Parents also say schools do not always fully understand the needs of children with asthma, with issues such as puffers having to be kept where they are not easily accessible, students being in trouble for disturbing the class by coughing, difficulties doing physical education and asthma plans not being followed while at school.
“This is where boards of trustees need to make sure that there are clear guidelines and protocols to protect the health of these children,” says Ingham.
However, overall Jones and Ingham say Māori parents are doing well with their children’s asthma. They found that community asthma services by nurse educators from the Hutt Valley’s Tu Kotahi Māori Asthma Trust are especially valued and provide clear and consistent information.
“All parents we spoke to have a thirst for knowledge about asthma, so it’s not as though they don’t care. They care deeply about their child’s welfare and are trying to do their best,” says Jones.
One of the additional spin-offs of Pukapuka Hauora is that its findings are informing the Hauora Māori programme which teaches fourth- and fifth-year medical students how to relate more effectively with Māori patients.
Underlying this and other Māori health studies by Jones and Ingham has been the development of their Whānau Tuatahi (Families First) research framework, a practical way of conducting kaupapa Māori research. This means recognising from the outset that Māori culture has different ways of relating, putting participants and their needs at the centre of the research process.

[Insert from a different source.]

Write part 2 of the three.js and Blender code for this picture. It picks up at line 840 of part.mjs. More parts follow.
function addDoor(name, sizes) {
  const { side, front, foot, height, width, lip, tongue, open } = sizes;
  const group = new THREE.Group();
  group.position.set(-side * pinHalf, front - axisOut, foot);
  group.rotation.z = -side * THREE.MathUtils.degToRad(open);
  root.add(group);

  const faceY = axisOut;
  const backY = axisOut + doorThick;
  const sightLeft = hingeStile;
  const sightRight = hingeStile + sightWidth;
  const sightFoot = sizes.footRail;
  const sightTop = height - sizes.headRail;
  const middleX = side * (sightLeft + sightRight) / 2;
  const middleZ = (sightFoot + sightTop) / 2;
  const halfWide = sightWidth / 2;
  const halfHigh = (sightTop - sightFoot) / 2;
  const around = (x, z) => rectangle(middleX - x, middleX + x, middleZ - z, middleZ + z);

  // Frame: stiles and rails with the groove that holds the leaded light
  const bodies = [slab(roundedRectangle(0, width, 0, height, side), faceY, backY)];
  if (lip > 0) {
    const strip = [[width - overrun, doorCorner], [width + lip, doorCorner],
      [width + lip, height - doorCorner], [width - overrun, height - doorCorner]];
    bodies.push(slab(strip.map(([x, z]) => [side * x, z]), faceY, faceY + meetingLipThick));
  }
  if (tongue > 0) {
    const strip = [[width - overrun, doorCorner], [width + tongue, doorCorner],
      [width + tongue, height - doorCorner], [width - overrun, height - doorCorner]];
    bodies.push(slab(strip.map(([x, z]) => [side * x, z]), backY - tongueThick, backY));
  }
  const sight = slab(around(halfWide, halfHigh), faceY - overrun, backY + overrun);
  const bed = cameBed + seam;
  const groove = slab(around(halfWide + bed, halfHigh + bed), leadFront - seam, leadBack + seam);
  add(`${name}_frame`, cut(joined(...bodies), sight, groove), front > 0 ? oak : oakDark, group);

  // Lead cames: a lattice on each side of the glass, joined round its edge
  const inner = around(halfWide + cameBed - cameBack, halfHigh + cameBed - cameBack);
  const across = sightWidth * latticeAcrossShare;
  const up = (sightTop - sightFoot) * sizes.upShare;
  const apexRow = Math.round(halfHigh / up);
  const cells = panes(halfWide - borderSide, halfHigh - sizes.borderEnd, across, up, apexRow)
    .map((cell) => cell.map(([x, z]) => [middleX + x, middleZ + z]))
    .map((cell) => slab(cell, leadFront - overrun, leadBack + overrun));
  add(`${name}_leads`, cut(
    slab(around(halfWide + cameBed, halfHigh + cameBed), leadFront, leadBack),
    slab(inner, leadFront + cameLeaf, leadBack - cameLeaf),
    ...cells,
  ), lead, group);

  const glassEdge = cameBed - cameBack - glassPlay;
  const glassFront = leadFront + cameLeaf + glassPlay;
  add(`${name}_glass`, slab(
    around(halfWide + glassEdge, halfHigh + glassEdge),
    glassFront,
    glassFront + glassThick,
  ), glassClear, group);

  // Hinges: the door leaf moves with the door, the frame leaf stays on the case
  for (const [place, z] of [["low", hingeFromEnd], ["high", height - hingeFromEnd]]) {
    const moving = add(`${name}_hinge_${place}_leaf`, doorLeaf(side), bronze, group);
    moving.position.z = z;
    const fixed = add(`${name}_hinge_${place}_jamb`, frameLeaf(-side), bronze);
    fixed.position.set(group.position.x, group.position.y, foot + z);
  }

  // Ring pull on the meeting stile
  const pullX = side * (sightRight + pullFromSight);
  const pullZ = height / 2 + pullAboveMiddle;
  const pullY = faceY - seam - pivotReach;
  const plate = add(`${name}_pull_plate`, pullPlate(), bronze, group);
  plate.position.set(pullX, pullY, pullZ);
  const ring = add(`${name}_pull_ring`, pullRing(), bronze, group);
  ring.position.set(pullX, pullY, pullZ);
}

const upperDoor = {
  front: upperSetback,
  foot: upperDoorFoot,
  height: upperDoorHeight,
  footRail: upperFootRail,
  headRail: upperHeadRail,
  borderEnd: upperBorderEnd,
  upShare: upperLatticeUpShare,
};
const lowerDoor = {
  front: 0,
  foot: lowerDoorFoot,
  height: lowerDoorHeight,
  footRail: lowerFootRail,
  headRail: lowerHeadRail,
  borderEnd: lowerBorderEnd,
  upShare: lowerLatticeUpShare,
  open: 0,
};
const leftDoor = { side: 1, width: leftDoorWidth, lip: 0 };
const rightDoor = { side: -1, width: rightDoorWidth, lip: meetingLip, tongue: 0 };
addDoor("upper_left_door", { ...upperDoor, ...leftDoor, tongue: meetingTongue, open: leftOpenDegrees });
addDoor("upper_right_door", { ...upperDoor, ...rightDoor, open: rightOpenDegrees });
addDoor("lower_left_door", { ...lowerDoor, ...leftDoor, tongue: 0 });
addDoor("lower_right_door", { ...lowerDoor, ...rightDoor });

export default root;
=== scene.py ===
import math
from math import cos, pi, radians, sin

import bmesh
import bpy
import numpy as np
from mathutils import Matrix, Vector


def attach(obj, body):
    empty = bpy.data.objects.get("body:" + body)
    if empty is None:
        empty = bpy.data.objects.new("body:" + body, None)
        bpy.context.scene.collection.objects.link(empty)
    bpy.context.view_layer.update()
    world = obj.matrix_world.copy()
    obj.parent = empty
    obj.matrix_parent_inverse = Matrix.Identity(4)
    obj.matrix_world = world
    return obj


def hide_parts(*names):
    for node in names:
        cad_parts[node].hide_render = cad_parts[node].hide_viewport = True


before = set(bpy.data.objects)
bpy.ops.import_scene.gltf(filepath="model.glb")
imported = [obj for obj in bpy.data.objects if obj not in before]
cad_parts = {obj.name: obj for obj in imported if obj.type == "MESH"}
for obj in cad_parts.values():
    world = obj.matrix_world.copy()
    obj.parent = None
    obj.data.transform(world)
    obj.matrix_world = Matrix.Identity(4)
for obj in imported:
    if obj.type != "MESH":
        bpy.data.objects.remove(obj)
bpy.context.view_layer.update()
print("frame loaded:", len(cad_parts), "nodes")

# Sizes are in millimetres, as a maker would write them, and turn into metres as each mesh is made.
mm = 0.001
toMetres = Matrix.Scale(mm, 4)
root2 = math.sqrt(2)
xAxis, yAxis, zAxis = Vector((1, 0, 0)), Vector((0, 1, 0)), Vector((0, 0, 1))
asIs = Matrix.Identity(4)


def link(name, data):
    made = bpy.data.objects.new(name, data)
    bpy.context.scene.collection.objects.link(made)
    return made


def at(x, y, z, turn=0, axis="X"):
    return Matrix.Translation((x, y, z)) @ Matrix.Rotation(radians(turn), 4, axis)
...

As urban Māori in the Wellington region come from multiple iwi or tribal backgrounds, the researchers believe it is particularly important to have a framework that is Māori-centred throughout the investigatory process.
“We developed a series of principles for engaging with Māori participants and then applied them to the Pukapuka Hauora study, and it worked extremely well,” says Jones. “This meant having a whānau-focused, ‘appreciative’ approach, rather than a deficit model in which Māori feel they are being held to account for ostensible shortcomings in managing their child’s health.”
The researchers say it’s made a big difference in involving the participants. The principles include: whakawhirnaki (trust), whakawhanaungatanga (relationship building), whakamana (empowerment), ngāwari (flexibility), utu (reciprocity) and hurihuringa (reflexivity).
The approach built relationships with Māori parents over some months, involving them from the outset of the project, giving them a chance to ask questions about the research and asthma, and empowering the community as a whole in the research process.
Much of the guidance in developing this framework came through assistance from the Tu Kotahi Māori Asthma Trust which has been working in the Hutt Valley near Wellington for more than a decade.
“I think the fact that we had a 100 per cent retention rate in this study using the Kaupapa Māori framework speaks for itself,” says Jones. “It’s all about engaging and empowering whānau on their terms. Then you find that they’re really involved, interested in taking part in research and in getting their voices heard.”